Three years ago, the return of the Selma Cloverleafs was marked with buzz that went all over Dallas County.

And almost in the blink of an eye, professional baseball disappeared much the way it did in 1962.

The circumstances were different, however. The Cloverleafs in the mid part of the century folded because of their attachment to a league that refused to include black players on its teams’ rosters.

The modern version of the team had competition that, while not as unjust, was equally stiff.

In either case, the downfall of Selma’s baseball team was a direct result of the changing of the times.

“They played their games at night, and all the youth players played at night at the same time,” Selma Parks and Recreation Director Elton Reece said. “Those young kids and their families were tied up two or three nights a week, so that was tough on them.”

Reece was instrumental in lobbying to city hall for the return of the team in 2002. He said the process to begin the team was in motion for about 18 months before the first game was played.

But baseball had already become in Selma, as was the case in most other parts of the country, a secondary pastime to more fast-paced sports.

The Black Belt is now known as a hotbed for basketball, and some of the Southeast’s most noticeable talents were produced here.

These days, little league baseball is a primary interest during the summer because thousands of players and their parents are involved.

“I imagine it would take a special person to sit for two or three hours and watch a baseball game,” said George “Cap” Swift. Even though Swift frequently fraternized with Cloverleafs players in the team’s earlier existence, he is self-admittedly not a fan of watching the game. “I could play the game, and that was just fine. I’d play catcher and play all day and wouldn’t mind that. But sitting around? No. I’d have better things to do.”

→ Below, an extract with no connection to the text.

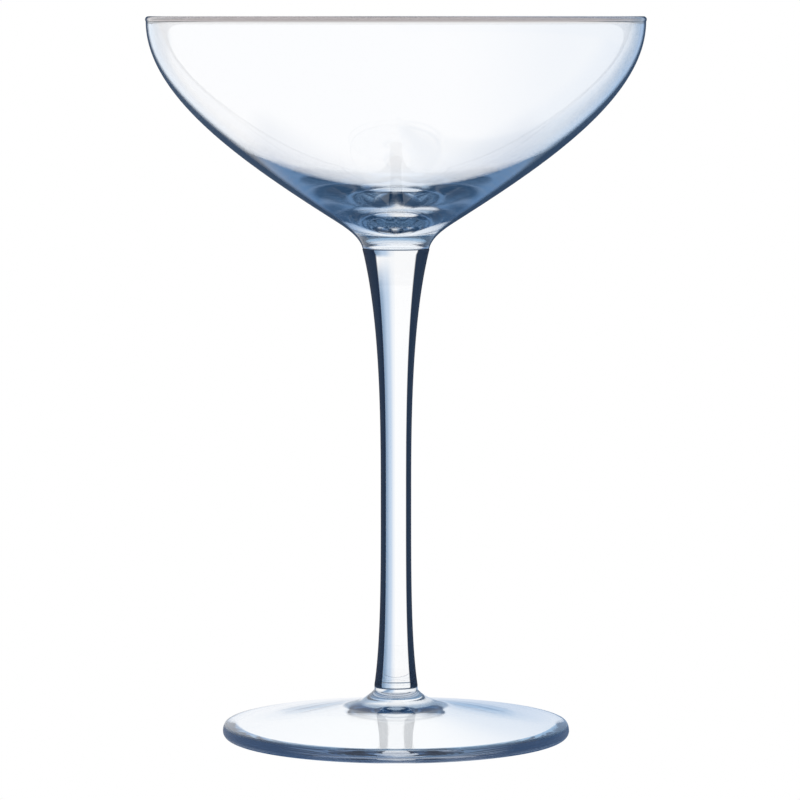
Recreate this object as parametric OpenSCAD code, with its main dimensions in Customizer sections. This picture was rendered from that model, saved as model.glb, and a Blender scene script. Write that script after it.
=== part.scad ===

Swift’s opinion isn’t at all uncommon when considering the way the popular opinion about sports in this country has swayed.

Of the four major sports, professional football and basketball far exceed baseball and hockey in revenue, television ratings and popularity among young fans.

The advancement of technology was also a heavy competitor for the new Cloverleafs.

An article about the team in the June 2002 issue of the Montgomery Advertiser stated, “fans can watch Greg Maddux and Chipper Jones on television without having to pay a dime.”

The conflict between older fans’ nostalgia and younger fans’ perception eventually became a large barrier for the team.

“It was a blast. People really enjoyed it,” Reece said. “Whether it was the people, the economy, it just didn’t pan out. The demands the players put on the owners as far as the money available had a lot to do with it. It was new to a lot of younger people. The older people all came back to watch them play.”

In 2003, The Southeastern League asked that a $100,000 line of credit be issued to guarantee the team could finish the season.

When the owners didn’t meet that request, the league took over operations of the Cloverleafs and designated it as a traveling squad.

Selma’s minor league team played six games at Bloch Park and was gone completely by the end of the summer.

The existence of the most recent version of the Cloverleafs, although met with the same fate, was far different from that of the team in 1950s.

Jamie Wallace, who was the official scorer from 1960-61, recalled that the club was celebrated despite its struggles.

“The fan support was great,” Wallace said. “It was actually a community-owned team, and it had a board of directors. They would make a little money one year, and they might lose a little money the next. We averaged around 300-350 people per game, which for Class D ball at that time was pretty good. Selma was a pretty good baseball town.”